Quick touch-points that don’t actually offer any insights or information aren’t necessary, but it’s not dissimilar from how Trump runs his campaigns or rallies. He riles up a crowd with superlatives and hyperbole, getting people pumped for astronomical military spending and a booming economy that’s going to be bigger and better than ever before. Whatever.
All the while, for this two-minute nonsense speech, the Easter Bunny stood there in disbelief, wide-eyed and slack-jawed, searching the crowd for any kind of reassurance that someone else was hearing this.
And he was all of us, but maybe all of us a year or two ago. At this point, most of us have gotten used to this kind of thing, and this is by far not the worst thing he’s ever said or done. It’s not even the worse thing he’s said or done this week – and it’s only Tuesday.
No, since Sunday, he’s ranted about illegal immigration. He blamed the Democrats for being too lax on border control, even though border arrests have been significantly reduced since Trump’s been in office. He asserted that dangerous “‘caravans'” are coming over from Mexico. He called on Republicans to use their “Nuclear Option” to get tougher immigration laws passed, and he declared that any DACA deal was dead, even though there really hasn’t been a deal on the table for some time now.
That was all in one tweet.
He further clarified his stance on DACA, stating that illegal immigrants were hoping to hop the border in order to take advantage of DACA protections. However, anyone with a basic understanding of the DACA program as it is currently operated – as the president should certainly have – would know that an illegal immigrant entering the country today would be ineligible for the DACA program.
Cue the Easter Bunny.
Today, he said that liberal “fake news” outlets were afraid of competition from the heavily conservative and Trump-supporting Sinclair Broadcast Group. Also, he openly mocked the American press during a press conference with Baltic leaders and asserted, “Probably nobody’s been tougher on Russia than Donald Trump.”
Yes, he referred to himself in the third-person. Seriously…where’s the Easter Bunny when you need him?

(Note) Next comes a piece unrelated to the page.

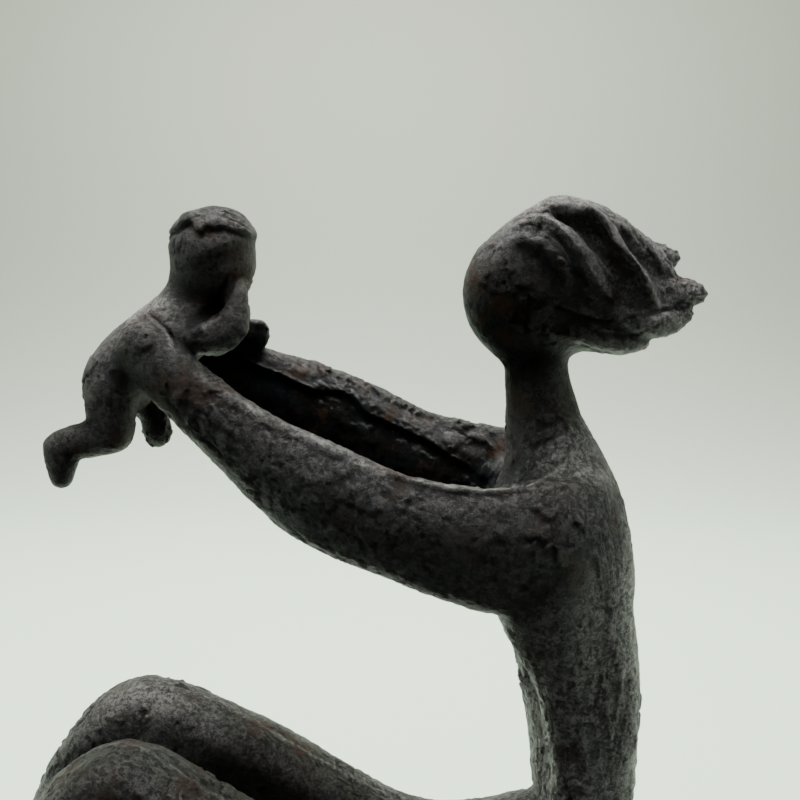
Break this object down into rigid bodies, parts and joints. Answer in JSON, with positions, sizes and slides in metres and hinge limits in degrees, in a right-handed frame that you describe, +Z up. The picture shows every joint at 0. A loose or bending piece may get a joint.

If none of this is anywhere near as terrifying or arguably newsworthy than 90% of what he says or does, why even talk about it?
Because we all shared a moment with that Easter Bunny, who by now is a celebrity in his own right. His plastered expression is the one we’ve all been wearing since 2016. While we may have gotten numb to the ridiculous things he says – whether you support him or not – he still manages to keep us confounded and anxious.
That’s the danger of a leader like Donald Trump, though. The anxiety that the entire nation, and often the world, experiences each time he carelessly threatens a nuclear war with North Korea or an arms race with Russia is taking a toll on our collective psyche. The flippancy with which he proclaims that the US military will soon be utilized to curb border crossings is irresponsible. The hypocrisy he exudes as he declares that April is Sexual Assault Awareness Month is a slap in the face to the entire #MeToo movement.
All the while, there are real issues that need to be addressed. These issues – which I can’t possibly enumerate right now – are serious and complex, and they’re being overshadowed by Trump’s incessant rattling. Maybe that’s his plan, though. Maybe he’s smarter than all of us, or maybe he simply knows how to play the news media. After all, nothing he’s doing now hasn’t been done before. It’s all in some historical playbook. It’s just nothing that this generation of Americans has seen in our lifetime.
It really is unprecedented, or “unpresidented,” depending on whose dictionary you’re going by.
In the words of Trump, “who knows” where this crazy train will lead us. Mueller’s investigation seems to have hit on several smoking guns, but has been slow to progress towards possible impeachment. The nation has seen two major protests within the past few weeks, neither of which the president has acknowledged. Americans are gearing up for the midterm elections, ready to fight for control of Congress unlike ever before.
And in the meantime, we’re all looking on. Easter Bunnied.